Sep
22
Can Zimbabwe become Africa’s breadbasket?
September 22, 2010 | 1 Comment
Tremendous breakthroughs have been made over the last few years in improving crop yields. However, as these innovative new technologies are often slow to be implemented by African farmers, agricultural productivity growth in sub-Saharan Africa lags behind many other regions in the world.
Speaking at the Economist Conference in Johannesburg last week, Carlman Moyo, Managing Director for DuPont Sub-Saharan Africa, said that studies show this is mostly as a result of lack of credit, limited access to information and insufficient incentives associated with farm tenure arrangements.
“Innovative technologies that help farmers adapt to changing environmental conditions remains a key factor in increasing agricultural productivity, conserving natural resources and addressing the potential impacts of climate change in the next few years. This is vital as agricultural productivity in Sub-Saharan Africa is currently well below that required to achieve food security and reach stated targets on poverty reduction.”
Moyo says this is particularly relevant for Zimbabwe, once known as the bread basket of Africa. “There are a number of issues that need to be addressed to improve food security in Zimbabwe and throughout Sub-Saharan Africa. However, providing farmers access to the latest agricultural technology is one way to help dramatically improve the agricultural output of the country.”
Through the 1980’s, Zimbabwe was a net exporter of food. The economy exported approximately 500,000 tons of maize in 1980 and also enjoyed a record maize crop of 2.15 million tons in 1981 – about one million tons of which was available for export. However, today the country has a deficit of 500,000 tonnes of maize.
According to Moyo, Zimbabwe has a very good climate to support agricultural development and has the added advantage that it has supported wide-scale commercial farming in the past. “Commercial farming is not a new culture to Zimbabwe. There may be small scale farmers now but it is just a case of reviving the industry.”
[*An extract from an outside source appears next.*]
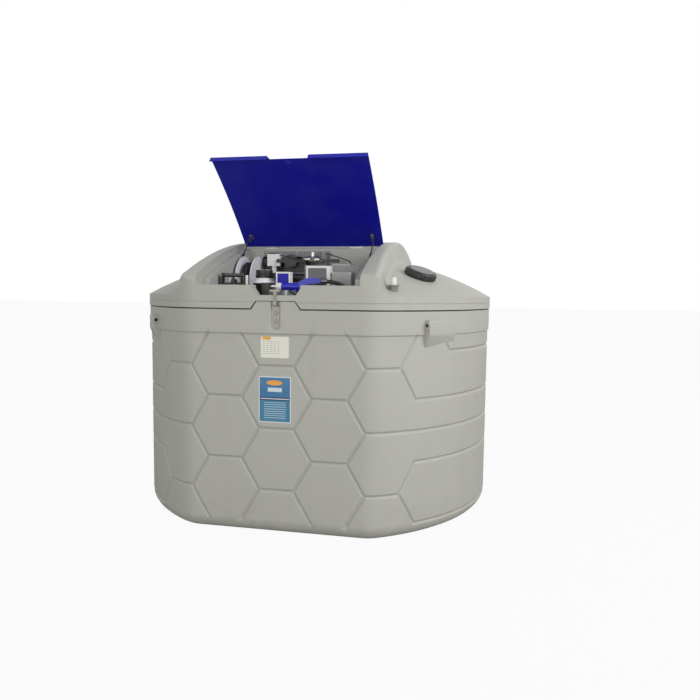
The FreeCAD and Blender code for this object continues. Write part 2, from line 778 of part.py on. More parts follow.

Signs of economic recovery in Zimbabwe, and a changing political landscape, are optimistic indications for potential investors. Moyo believes Zimbabwe’s agriculture, tourism and manufacturing sectors give it the edge over its copper-rich neighbour, Zambia – in terms of an agricultural investment destination in Sub-Saharan Africa.
He says DuPont has recently been involved in some notable successes with local farmers in Sub-Saharan Africa, with regards to the adoption of new technologies.
For example, small-scale local farmers in Ethiopia increased their yield by over 300% (from 500kg/ha to over 2000kg/ha), following the decision in 1996 to implement a new technology that saw open pollination seeds converted into Pioneer hybrid seeds.
Moyo says this shows what can be done when governments and players in the agri-science industry work closely with the local farming community. “Innovative public-private partnerships can work wonders to help improve food availability, enrich livelihoods and further develop farming businesses.”
He also believes that the role of the Government is often underestimated.
“By expediting the registration of new agricultural technologies, the farming community will have earlier access to safer and more advanced products. This, coupled with training programmes aimed at educating farmers in the application of the new technologies can make a significant impact on improving the growing food crisis in the region.”